Copy out the listing exactly.
↓
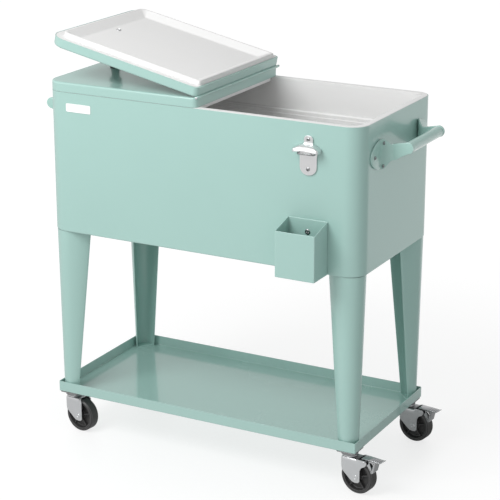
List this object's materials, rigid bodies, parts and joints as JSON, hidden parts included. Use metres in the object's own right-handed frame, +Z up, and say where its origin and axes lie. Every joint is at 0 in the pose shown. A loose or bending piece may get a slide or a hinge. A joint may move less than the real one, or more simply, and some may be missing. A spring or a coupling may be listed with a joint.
{
  "type": "rolling patio cooler",
  "caption": "Rolling patio cooler: insulated tub with hinged twin lids on sheet legs, lower shelf tray, swivel casters, end handles, bottle opener and cap catcher.",
  "frame": {"origin": "centre of the whole object's width and depth, at the floor under the wheels", "axes": "+Z up, +X along the tub to the end with the opener and the braked casters, +Y from the front to the back"},
  "size_m": [0.968, 0.472, 1.0072],
  "materials": {
    "mint_paint": "satin to glossy pale mint green paint",
    "handle_paint": "satin pale mint green",
    "white_moulding": "smooth white moulded plastic",
    "foam": "rigid insulation foam",
    "black_plastic": "black moulded plastic",
    "zinc_steel": "bright zinc plate",
    "opener_steel": "polished plated metal",
    "wheel_tread": "dark grey to black moulded wheel",
    "plate_white": "blank white plate"
  },
  "bodies": {
    "cabinet": {"tub_shell": "mint_paint", "tub_liner": "white_moulding", "tub_foam": "foam", "drain_spout": "white_moulding", "drain_nut": "white_moulding", "front_left_leg": "mint_paint", "front_right_leg": "mint_paint", "back_left_leg": "mint_paint", "back_right_leg": "mint_paint", "shelf": "mint_paint", "front_left_caster_plate": "zinc_steel", "front_right_caster_plate": "zinc_steel", "back_left_caster_plate": "zinc_steel", "back_right_caster_plate": "zinc_steel", "left_handle_front_bracket": "handle_paint", "left_handle_back_bracket": "handle_paint", "right_handle_front_bracket": "handle_paint", "right_handle_back_bracket": "handle_paint", "left_handle_grip": "handle_paint", "right_handle_grip": "handle_paint", "left_handle_front_screw_1": "zinc_steel", "left_handle_front_screw_2": "zinc_steel", "left_handle_front_screw_3": "zinc_steel", "left_handle_back_screw_1": "zinc_steel", "left_handle_back_screw_2": "zinc_steel", "left_handle_back_screw_3": "zinc_steel", "right_handle_front_screw_1": "zinc_steel", "right_handle_front_screw_2": "zinc_steel", "right_handle_front_screw_3": "zinc_steel", "right_handle_back_screw_1": "zinc_steel", "right_handle_back_screw_2": "zinc_steel", "right_handle_back_screw_3": "zinc_steel", "bottle_opener": "opener_steel", "opener_screw_1": "zinc_steel", "opener_screw_2": "zinc_steel", "cap_catcher": "mint_paint", "catcher_screw": "zinc_steel", "name_plate": "plate_white"},
    "left_lid": {"left_lid_shell": "mint_paint", "left_lid_liner": "white_moulding", "left_lid_foam": "foam", "left_lid_knob": "black_plastic", "left_knob_screw": "zinc_steel", "hinge_rod": "zinc_steel"},
    "right_lid": {"right_lid_shell": "mint_paint", "right_lid_liner": "white_moulding", "right_lid_foam": "foam", "right_lid_knob": "black_plastic", "right_knob_screw": "zinc_steel"},
    "drain_cap": {"drain_cap": "black_plastic"},
    "front_left_caster": {"front_left_fork": "zinc_steel"},
    "front_left_wheel": {"front_left_wheel": "wheel_tread"},
    "front_right_caster": {"front_right_fork": "zinc_steel"},
    "front_right_wheel": {"front_right_wheel": "wheel_tread"},
    "front_right_brake": {"front_right_pedal": "zinc_steel"},
    "back_left_caster": {"back_left_fork": "zinc_steel"},
    "back_left_wheel": {"back_left_wheel": "wheel_tread"},
    "back_right_caster": {"back_right_fork": "zinc_steel"},
    "back_right_wheel": {"back_right_wheel": "wheel_tread"},
    "back_right_brake": {"back_right_pedal": "zinc_steel"}
  },
  "joints": [
    {"name": "left_lid_hinge", "type": "hinge", "parent": "cabinet", "child": "left_lid", "pos_m": [0, 0.032, 0.8915], "axis": [0, 1, 0], "range_deg": [0, 167.81]},
    {"name": "right_lid_hinge", "type": "hinge", "parent": "left_lid", "child": "right_lid", "pos_m": [0, 0.032, 0.8915], "axis": [0, -1, 0], "range_deg": [-167.81, 0]},
    {"name": "front_left_swivel", "type": "hinge", "parent": "cabinet", "child": "front_left_caster", "pos_m": [-0.38, -0.1354, 0.088], "axis": [0, 0, 1], "continuous": true},
    {"name": "front_left_spin", "type": "hinge", "parent": "front_left_caster", "child": "front_left_wheel", "pos_m": [-0.35346, -0.13913, 0.0415], "axis": [0.1392, 0.9903, 0], "continuous": true},
    {"name": "front_right_swivel", "type": "hinge", "parent": "cabinet", "child": "front_right_caster", "pos_m": [0.38, -0.1354, 0.088], "axis": [0, 0, 1], "continuous": true},
    {"name": "front_right_spin", "type": "hinge", "parent": "front_right_caster", "child": "front_right_wheel", "pos_m": [0.40654, -0.13913, 0.0415], "axis": [0.1392, 0.9903, 0], "continuous": true},
    {"name": "front_right_brake_lever", "type": "hinge", "parent": "front_right_caster", "child": "front_right_brake", "pos_m": [0.42753, -0.14208, 0.0832], "axis": [-0.1392, -0.9903, 0], "range_deg": [0, 10]},
    {"name": "back_left_swivel", "type": "hinge", "parent": "cabinet", "child": "back_left_caster", "pos_m": [-0.38, 0.1994, 0.088], "axis": [0, 0, 1], "continuous": true},
    {"name": "back_left_spin", "type": "hinge", "parent": "back_left_caster", "child": "back_left_wheel", "pos_m": [-0.35346, 0.19567, 0.0415], "axis": [0.1392, 0.9903, 0], "continuous": true},
    {"name": "back_right_swivel", "type": "hinge", "parent": "cabinet", "child": "back_right_caster", "pos_m": [0.38, 0.1994, 0.088], "axis": [0, 0, 1], "continuous": true},
    {"name": "back_right_spin", "type": "hinge", "parent": "back_right_caster", "child": "back_right_wheel", "pos_m": [0.40654, 0.19567, 0.0415], "axis": [0.1392, 0.9903, 0], "continuous": true},
    {"name": "back_right_brake_lever", "type": "hinge", "parent": "back_right_caster", "child": "back_right_brake", "pos_m": [0.42753, 0.19272, 0.0832], "axis": [-0.1392, -0.9903, 0], "range_deg": [0, 10]},
    {"name": "drain_cap_off", "type": "slide", "parent": "cabinet", "child": "drain_cap", "axis": [-1, 0, 0], "range_m": [0, 0.02]}
  ]
}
↑
- [Exercise output]
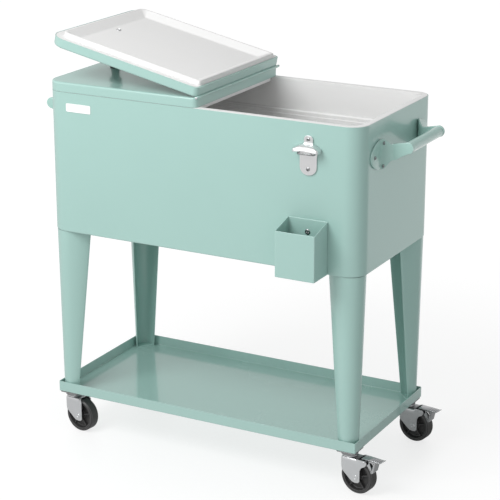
List this object's materials, rigid bodies, parts and joints as JSON, hidden parts included. Use metres in the object's own right-handed frame, +Z up, and say where its origin and axes lie. Every joint is at 0 in the pose shown. A loose or bending piece may get a slide or a hinge. A joint may move less than the real one, or more simply, and some may be missing. A spring or a coupling may be listed with a joint.
{
  "type": "rolling patio cooler",
  "caption": "Rolling patio cooler: insulated tub with hinged twin lids on sheet legs, lower shelf tray, swivel casters, end handles, bottle opener and cap catcher.",
  "frame": {"origin": "centre of the whole object's width and depth, at the floor under the wheels", "axes": "+Z up, +X along the tub to the end with the opener and the braked casters, +Y from the front to the back"},
  "size_m": [0.968, 0.472, 1.0072],
  "materials": {
    "mint_paint": "satin to glossy pale mint green paint",
    "handle_paint": "satin pale mint green",
    "white_moulding": "smooth white moulded plastic",
    "foam": "rigid insulation foam",
    "black_plastic": "black moulded plastic",
    "zinc_steel": "bright zinc plate",
    "opener_steel": "polished plated metal",
    "wheel_tread": "dark grey to black moulded wheel",
    "plate_white": "blank white plate"
  },
  "bodies": {
    "cabinet": {"tub_shell": "mint_paint", "tub_liner": "white_moulding", "tub_foam": "foam", "drain_spout": "white_moulding", "drain_nut": "white_moulding", "front_left_leg": "mint_paint", "front_right_leg": "mint_paint", "back_left_leg": "mint_paint", "back_right_leg": "mint_paint", "shelf": "mint_paint", "front_left_caster_plate": "zinc_steel", "front_right_caster_plate": "zinc_steel", "back_left_caster_plate": "zinc_steel", "back_right_caster_plate": "zinc_steel", "left_handle_front_bracket": "handle_paint", "left_handle_back_bracket": "handle_paint", "right_handle_front_bracket": "handle_paint", "right_handle_back_bracket": "handle_paint", "left_handle_grip": "handle_paint", "right_handle_grip": "handle_paint", "left_handle_front_screw_1": "zinc_steel", "left_handle_front_screw_2": "zinc_steel", "left_handle_front_screw_3": "zinc_steel", "left_handle_back_screw_1": "zinc_steel", "left_handle_back_screw_2": "zinc_steel", "left_handle_back_screw_3": "zinc_steel", "right_handle_front_screw_1": "zinc_steel", "right_handle_front_screw_2": "zinc_steel", "right_handle_front_screw_3": "zinc_steel", "right_handle_back_screw_1": "zinc_steel", "right_handle_back_screw_2": "zinc_steel", "right_handle_back_screw_3": "zinc_steel", "bottle_opener": "opener_steel", "opener_screw_1": "zinc_steel", "opener_screw_2": "zinc_steel", "cap_catcher": "mint_paint", "catcher_screw": "zinc_steel", "name_plate": "plate_white"},
    "left_lid": {"left_lid_shell": "mint_paint", "left_lid_liner": "white_moulding", "left_lid_foam": "foam", "left_lid_knob": "black_plastic", "left_knob_screw": "zinc_steel", "hinge_rod": "zinc_steel"},
    "right_lid": {"right_lid_shell": "mint_paint", "right_lid_liner": "white_moulding", "right_lid_foam": "foam", "right_lid_knob": "black_plastic", "right_knob_screw": "zinc_steel"},
    "drain_cap": {"drain_cap": "black_plastic"},
    "front_left_caster": {"front_left_fork": "zinc_steel"},
    "front_left_wheel": {"front_left_wheel": "wheel_tread"},
    "front_right_caster": {"front_right_fork": "zinc_steel"},
    "front_right_wheel": {"front_right_wheel": "wheel_tread"},
    "front_right_brake": {"front_right_pedal": "zinc_steel"},
    "back_left_caster": {"back_left_fork": "zinc_steel"},
    "back_left_wheel": {"back_left_wheel": "wheel_tread"},
    "back_right_caster": {"back_right_fork": "zinc_steel"},
    "back_right_wheel": {"back_right_wheel": "wheel_tread"},
    "back_right_brake": {"back_right_pedal": "zinc_steel"}
  },
  "joints": [
    {"name": "left_lid_hinge", "type": "hinge", "parent": "cabinet", "child": "left_lid", "pos_m": [0, 0.032, 0.8915], "axis": [0, 1, 0], "range_deg": [0, 167.81]},
    {"name": "right_lid_hinge", "type": "hinge", "parent": "left_lid", "child": "right_lid", "pos_m": [0, 0.032, 0.8915], "axis": [0, -1, 0], "range_deg": [-167.81, 0]},
    {"name": "front_left_swivel", "type": "hinge", "parent": "cabinet", "child": "front_left_caster", "pos_m": [-0.38, -0.1354, 0.088], "axis": [0, 0, 1], "continuous": true},
    {"name": "front_left_spin", "type": "hinge", "parent": "front_left_caster", "child": "front_left_wheel", "pos_m": [-0.35346, -0.13913, 0.0415], "axis": [0.1392, 0.9903, 0], "continuous": true},
    {"name": "front_right_swivel", "type": "hinge", "parent": "cabinet", "child": "front_right_caster", "pos_m": [0.38, -0.1354, 0.088], "axis": [0, 0, 1], "continuous": true},
    {"name": "front_right_spin", "type": "hinge", "parent": "front_right_caster", "child": "front_right_wheel", "pos_m": [0.40654, -0.13913, 0.0415], "axis": [0.1392, 0.9903, 0], "continuous": true},
    {"name": "front_right_brake_lever", "type": "hinge", "parent": "front_right_caster", "child": "front_right_brake", "pos_m": [0.42753, -0.14208, 0.0832], "axis": [-0.1392, -0.9903, 0], "range_deg": [0, 10]},
    {"name": "back_left_swivel", "type": "hinge", "parent": "cabinet", "child": "back_left_caster", "pos_m": [-0.38, 0.1994, 0.088], "axis": [0, 0, 1], "continuous": true},
    {"name": "back_left_spin", "type": "hinge", "parent": "back_left_caster", "child": "back_left_wheel", "pos_m": [-0.35346, 0.19567, 0.0415], "axis": [0.1392, 0.9903, 0], "continuous": true},
    {"name": "back_right_swivel", "type": "hinge", "parent": "cabinet", "child": "back_right_caster", "pos_m": [0.38, 0.1994, 0.088], "axis": [0, 0, 1], "continuous": true},
    {"name": "back_right_spin", "type": "hinge", "parent": "back_right_caster", "child": "back_right_wheel", "pos_m": [0.40654, 0.19567, 0.0415], "axis": [0.1392, 0.9903, 0], "continuous": true},
    {"name": "back_right_brake_lever", "type": "hinge", "parent": "back_right_caster", "child": "back_right_brake", "pos_m": [0.42753, 0.19272, 0.0832], "axis": [-0.1392, -0.9903, 0], "range_deg": [0, 10]},
    {"name": "drain_cap_off", "type": "slide", "parent": "cabinet", "child": "drain_cap", "axis": [-1, 0, 0], "range_m": [0, 0.02]}
  ]
}